*ENTRIES*
---------------

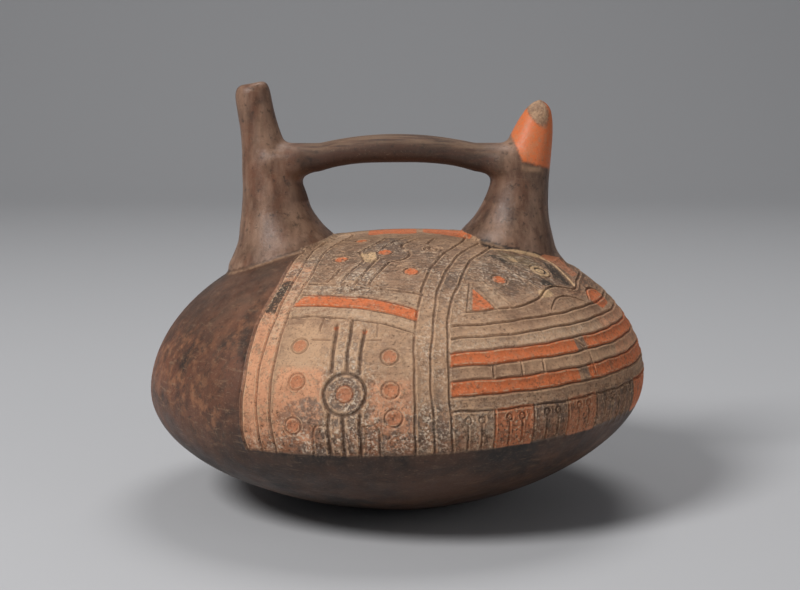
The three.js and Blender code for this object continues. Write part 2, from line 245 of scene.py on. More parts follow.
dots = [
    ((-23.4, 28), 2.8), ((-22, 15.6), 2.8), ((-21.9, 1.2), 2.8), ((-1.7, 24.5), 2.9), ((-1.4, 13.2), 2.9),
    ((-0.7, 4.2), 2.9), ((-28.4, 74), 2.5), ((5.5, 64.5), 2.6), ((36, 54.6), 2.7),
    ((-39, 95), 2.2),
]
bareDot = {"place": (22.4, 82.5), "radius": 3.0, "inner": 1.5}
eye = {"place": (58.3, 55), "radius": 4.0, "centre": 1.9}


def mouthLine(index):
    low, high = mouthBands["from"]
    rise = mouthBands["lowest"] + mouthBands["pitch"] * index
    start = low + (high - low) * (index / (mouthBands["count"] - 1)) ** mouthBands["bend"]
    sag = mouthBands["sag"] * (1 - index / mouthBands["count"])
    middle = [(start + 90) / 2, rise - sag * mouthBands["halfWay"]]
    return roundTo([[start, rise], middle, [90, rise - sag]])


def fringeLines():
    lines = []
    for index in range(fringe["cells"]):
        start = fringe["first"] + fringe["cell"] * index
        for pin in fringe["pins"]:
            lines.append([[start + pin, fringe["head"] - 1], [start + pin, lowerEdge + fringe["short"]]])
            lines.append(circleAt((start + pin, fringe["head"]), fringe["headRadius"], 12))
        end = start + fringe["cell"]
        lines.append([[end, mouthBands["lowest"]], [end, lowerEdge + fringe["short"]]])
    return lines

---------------

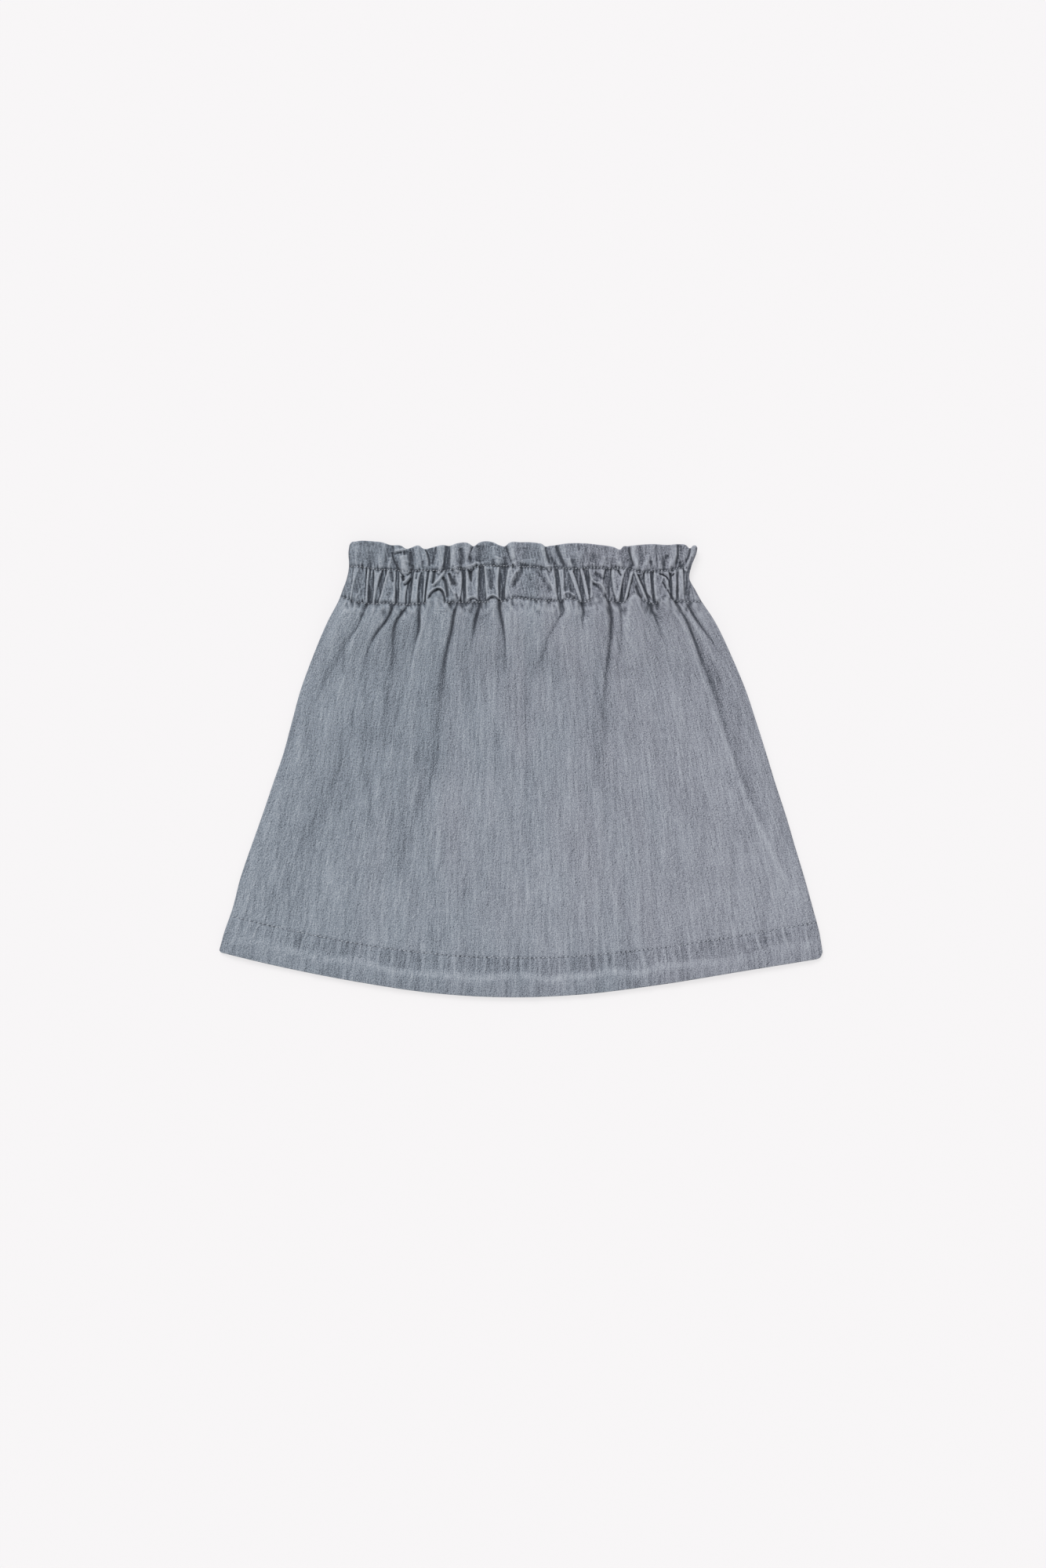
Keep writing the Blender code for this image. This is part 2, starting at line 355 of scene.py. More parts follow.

---------------

*DESCRIPTION OF THE TASK*
Look through the entries above and quote exactly the lines from the line with "The three.js and" to the line with "return roundTo([[start, rise], middle, [90, rise", counting both of those lines.

*REPLY*
The three.js and Blender code for this object continues. Write part 2, from line 245 of scene.py on. More parts follow.
dots = [
    ((-23.4, 28), 2.8), ((-22, 15.6), 2.8), ((-21.9, 1.2), 2.8), ((-1.7, 24.5), 2.9), ((-1.4, 13.2), 2.9),
    ((-0.7, 4.2), 2.9), ((-28.4, 74), 2.5), ((5.5, 64.5), 2.6), ((36, 54.6), 2.7),
    ((-39, 95), 2.2),
]
bareDot = {"place": (22.4, 82.5), "radius": 3.0, "inner": 1.5}
eye = {"place": (58.3, 55), "radius": 4.0, "centre": 1.9}


def mouthLine(index):
    low, high = mouthBands["from"]
    rise = mouthBands["lowest"] + mouthBands["pitch"] * index
    start = low + (high - low) * (index / (mouthBands["count"] - 1)) ** mouthBands["bend"]
    sag = mouthBands["sag"] * (1 - index / mouthBands["count"])
    middle = [(start + 90) / 2, rise - sag * mouthBands["halfWay"]]
    return roundTo([[start, rise], middle, [90, rise - sag]])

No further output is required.